▶ What the task requires:
Scan each line of the records for the word "lifts" and extract the ones that have it.

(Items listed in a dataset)
++++++++++
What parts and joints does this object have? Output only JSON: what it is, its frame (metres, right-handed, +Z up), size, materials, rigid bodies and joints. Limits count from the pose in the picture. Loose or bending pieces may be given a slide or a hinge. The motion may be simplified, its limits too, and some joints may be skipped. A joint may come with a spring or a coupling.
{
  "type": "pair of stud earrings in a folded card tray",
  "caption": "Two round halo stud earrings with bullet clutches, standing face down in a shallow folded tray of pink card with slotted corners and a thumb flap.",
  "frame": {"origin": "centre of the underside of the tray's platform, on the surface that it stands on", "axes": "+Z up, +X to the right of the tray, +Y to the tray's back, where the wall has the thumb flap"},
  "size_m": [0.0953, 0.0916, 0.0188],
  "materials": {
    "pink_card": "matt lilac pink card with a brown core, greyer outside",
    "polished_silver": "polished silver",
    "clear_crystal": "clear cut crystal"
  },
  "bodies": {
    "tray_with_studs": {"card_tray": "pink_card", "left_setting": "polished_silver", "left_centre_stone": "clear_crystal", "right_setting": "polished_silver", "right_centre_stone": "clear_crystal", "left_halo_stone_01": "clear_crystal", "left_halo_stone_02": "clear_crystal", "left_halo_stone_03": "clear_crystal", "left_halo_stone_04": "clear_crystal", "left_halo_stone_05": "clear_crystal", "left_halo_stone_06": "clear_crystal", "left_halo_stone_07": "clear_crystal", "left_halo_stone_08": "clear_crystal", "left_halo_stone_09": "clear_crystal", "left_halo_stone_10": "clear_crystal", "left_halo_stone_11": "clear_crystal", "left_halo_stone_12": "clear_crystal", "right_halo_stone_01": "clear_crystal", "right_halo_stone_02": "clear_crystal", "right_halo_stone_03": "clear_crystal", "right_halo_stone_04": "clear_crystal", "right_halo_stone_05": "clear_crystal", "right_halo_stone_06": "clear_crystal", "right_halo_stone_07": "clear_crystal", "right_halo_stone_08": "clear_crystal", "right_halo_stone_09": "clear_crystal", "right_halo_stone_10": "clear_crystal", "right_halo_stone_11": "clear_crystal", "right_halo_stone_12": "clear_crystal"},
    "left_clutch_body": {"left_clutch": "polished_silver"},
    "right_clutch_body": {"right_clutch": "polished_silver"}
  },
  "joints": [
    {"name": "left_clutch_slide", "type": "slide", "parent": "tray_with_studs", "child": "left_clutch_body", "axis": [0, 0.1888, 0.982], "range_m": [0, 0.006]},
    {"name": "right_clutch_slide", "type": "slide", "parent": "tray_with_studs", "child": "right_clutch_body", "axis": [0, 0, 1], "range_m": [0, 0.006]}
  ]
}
++++++++++
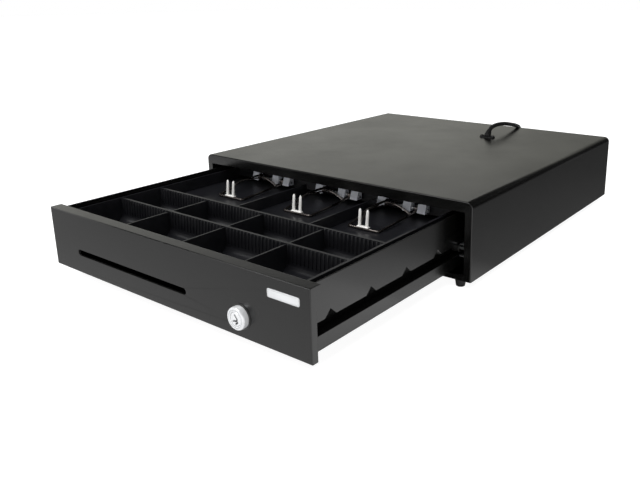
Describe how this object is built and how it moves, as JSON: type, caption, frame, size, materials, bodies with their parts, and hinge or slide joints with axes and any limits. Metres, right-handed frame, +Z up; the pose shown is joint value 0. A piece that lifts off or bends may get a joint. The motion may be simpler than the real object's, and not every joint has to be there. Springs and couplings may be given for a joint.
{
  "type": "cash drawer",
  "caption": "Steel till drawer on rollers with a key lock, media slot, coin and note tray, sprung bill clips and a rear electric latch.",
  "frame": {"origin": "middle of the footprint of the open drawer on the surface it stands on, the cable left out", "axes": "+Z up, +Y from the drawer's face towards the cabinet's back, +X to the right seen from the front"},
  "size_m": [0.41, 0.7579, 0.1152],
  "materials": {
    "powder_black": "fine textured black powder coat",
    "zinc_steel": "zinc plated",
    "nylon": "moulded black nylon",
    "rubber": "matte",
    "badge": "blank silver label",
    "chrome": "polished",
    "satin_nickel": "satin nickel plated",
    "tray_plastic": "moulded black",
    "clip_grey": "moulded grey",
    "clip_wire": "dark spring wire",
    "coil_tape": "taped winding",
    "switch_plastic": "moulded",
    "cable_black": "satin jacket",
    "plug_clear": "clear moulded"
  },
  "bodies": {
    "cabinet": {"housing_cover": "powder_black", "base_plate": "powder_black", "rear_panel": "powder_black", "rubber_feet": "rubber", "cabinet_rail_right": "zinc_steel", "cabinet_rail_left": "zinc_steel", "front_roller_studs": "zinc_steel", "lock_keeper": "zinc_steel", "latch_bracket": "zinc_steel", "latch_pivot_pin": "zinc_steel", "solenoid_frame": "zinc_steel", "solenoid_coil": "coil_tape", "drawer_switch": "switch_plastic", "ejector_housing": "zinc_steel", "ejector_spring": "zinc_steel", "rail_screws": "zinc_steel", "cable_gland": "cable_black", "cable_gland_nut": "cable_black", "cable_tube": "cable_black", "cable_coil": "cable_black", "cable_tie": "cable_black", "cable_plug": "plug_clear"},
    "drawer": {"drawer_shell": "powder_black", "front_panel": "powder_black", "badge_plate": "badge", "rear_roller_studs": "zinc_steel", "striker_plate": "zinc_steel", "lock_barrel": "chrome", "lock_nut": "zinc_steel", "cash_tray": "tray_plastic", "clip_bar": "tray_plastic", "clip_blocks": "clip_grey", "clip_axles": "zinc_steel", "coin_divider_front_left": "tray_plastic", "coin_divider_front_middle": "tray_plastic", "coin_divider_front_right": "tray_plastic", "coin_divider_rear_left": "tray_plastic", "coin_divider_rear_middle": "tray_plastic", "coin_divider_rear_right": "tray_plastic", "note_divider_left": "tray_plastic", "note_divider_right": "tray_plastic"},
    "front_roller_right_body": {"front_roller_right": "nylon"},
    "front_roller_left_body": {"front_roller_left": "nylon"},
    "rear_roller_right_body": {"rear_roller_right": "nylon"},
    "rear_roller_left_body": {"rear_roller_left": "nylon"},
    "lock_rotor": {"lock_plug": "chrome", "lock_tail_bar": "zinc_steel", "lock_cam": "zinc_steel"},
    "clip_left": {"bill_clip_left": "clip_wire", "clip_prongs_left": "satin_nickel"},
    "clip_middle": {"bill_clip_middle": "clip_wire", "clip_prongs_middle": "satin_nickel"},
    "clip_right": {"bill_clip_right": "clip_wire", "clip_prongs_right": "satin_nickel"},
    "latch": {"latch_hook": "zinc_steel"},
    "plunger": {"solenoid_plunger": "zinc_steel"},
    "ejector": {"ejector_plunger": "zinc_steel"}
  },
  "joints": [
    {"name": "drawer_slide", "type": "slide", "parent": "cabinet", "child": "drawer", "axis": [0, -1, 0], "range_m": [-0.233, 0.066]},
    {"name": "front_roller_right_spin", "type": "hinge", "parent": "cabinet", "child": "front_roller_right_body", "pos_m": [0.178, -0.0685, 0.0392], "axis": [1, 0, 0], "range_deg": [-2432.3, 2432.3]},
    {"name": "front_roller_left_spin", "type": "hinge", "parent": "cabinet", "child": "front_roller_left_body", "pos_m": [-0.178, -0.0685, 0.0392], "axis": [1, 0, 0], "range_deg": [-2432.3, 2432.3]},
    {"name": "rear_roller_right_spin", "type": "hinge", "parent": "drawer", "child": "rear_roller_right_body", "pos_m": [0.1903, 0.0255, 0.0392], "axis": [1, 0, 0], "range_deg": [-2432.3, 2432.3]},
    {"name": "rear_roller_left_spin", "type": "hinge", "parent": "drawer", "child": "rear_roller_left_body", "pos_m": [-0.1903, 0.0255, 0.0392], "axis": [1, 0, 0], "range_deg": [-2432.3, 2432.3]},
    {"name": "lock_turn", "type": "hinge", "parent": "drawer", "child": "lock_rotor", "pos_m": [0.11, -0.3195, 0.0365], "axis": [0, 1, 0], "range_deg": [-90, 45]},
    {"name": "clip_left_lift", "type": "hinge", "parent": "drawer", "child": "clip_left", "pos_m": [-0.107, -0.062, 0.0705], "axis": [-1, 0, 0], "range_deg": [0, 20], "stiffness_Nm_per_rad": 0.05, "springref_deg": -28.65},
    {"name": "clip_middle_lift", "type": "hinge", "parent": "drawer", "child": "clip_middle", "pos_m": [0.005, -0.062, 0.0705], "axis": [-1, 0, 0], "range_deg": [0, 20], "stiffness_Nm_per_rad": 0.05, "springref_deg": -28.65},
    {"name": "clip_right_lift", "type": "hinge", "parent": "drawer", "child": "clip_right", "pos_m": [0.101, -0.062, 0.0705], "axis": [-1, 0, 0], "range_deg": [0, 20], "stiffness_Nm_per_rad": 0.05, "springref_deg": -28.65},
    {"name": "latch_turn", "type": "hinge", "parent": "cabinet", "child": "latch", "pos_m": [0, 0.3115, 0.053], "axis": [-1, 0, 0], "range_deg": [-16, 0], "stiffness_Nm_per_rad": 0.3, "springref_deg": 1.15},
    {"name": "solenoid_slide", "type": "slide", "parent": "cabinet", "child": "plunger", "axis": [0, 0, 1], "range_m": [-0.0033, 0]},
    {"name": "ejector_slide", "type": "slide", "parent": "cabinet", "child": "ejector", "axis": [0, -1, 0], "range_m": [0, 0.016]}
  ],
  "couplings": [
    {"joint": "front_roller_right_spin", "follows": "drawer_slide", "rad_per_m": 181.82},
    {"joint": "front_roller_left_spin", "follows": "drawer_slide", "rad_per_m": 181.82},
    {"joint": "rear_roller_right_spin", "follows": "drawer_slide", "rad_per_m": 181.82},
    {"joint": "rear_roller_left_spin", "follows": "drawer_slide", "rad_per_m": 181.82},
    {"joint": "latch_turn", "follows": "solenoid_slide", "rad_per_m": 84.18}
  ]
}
++++++++++
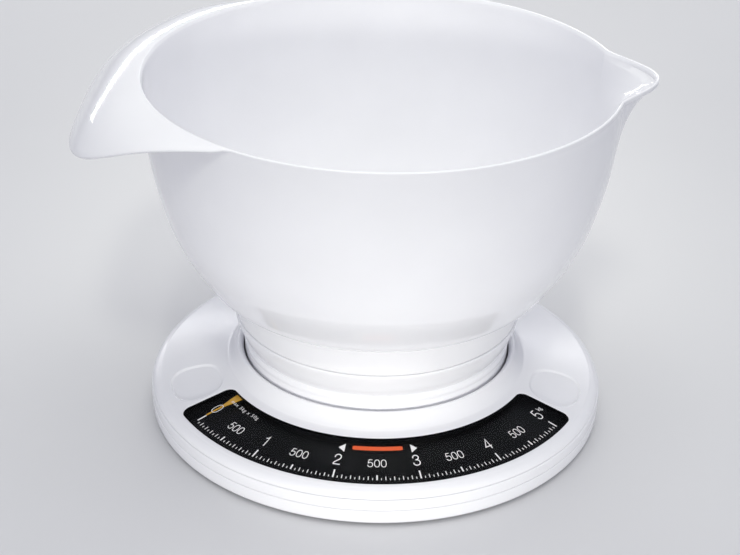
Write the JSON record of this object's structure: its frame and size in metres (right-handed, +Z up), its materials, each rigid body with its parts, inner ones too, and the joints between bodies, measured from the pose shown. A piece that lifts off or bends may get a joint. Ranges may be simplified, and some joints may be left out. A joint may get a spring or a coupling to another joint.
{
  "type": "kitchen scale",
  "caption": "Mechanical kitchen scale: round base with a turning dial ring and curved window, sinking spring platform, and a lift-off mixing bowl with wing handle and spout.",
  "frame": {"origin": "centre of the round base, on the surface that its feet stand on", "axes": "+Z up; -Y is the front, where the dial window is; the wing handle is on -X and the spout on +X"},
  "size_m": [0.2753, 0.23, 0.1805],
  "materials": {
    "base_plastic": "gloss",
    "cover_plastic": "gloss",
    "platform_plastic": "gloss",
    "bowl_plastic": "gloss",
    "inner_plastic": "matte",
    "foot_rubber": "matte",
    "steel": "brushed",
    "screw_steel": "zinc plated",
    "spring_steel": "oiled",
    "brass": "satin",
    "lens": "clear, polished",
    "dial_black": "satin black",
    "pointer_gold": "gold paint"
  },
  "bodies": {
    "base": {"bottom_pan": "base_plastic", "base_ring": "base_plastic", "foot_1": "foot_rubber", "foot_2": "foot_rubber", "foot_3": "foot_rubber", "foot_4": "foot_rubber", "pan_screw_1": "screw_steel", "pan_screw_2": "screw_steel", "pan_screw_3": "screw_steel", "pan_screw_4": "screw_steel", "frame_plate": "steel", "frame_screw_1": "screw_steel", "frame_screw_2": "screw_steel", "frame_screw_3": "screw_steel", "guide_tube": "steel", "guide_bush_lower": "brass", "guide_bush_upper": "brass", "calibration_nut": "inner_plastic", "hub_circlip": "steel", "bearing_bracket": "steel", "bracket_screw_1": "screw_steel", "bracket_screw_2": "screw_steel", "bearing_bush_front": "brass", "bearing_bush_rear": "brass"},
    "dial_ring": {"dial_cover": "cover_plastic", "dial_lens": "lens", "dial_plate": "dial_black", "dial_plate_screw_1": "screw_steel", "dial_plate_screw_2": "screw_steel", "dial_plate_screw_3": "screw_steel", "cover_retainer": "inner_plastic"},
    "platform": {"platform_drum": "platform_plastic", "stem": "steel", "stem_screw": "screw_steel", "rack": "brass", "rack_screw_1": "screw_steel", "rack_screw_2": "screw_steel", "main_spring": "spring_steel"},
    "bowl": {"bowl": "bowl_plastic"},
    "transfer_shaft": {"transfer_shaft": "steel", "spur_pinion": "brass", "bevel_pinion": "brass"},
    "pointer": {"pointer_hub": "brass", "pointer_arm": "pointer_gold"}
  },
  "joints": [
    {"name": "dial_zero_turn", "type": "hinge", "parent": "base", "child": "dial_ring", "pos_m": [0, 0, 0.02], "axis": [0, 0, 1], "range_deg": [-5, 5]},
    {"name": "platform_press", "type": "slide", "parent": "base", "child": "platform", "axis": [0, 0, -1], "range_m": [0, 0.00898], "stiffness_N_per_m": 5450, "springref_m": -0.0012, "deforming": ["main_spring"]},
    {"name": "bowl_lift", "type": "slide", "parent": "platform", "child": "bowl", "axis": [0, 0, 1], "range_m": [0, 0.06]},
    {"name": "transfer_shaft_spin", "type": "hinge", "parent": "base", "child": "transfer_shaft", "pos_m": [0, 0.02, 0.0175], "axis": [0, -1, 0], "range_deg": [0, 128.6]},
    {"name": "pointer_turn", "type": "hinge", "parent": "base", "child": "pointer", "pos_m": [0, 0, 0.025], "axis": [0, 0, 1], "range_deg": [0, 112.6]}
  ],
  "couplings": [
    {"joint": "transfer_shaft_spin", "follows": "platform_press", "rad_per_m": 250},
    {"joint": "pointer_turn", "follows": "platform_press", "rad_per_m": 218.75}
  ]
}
++++++++++
▶ Correct response:
Describe how this object is built and how it moves, as JSON: type, caption, frame, size, materials, bodies with their parts, and hinge or slide joints with axes and any limits. Metres, right-handed frame, +Z up; the pose shown is joint value 0. A piece that lifts off or bends may get a joint. The motion may be simpler than the real object's, and not every joint has to be there. Springs and couplings may be given for a joint.
Write the JSON record of this object's structure: its frame and size in metres (right-handed, +Z up), its materials, each rigid body with its parts, inner ones too, and the joints between bodies, measured from the pose shown. A piece that lifts off or bends may get a joint. Ranges may be simplified, and some joints may be left out. A joint may get a spring or a coupling to another joint.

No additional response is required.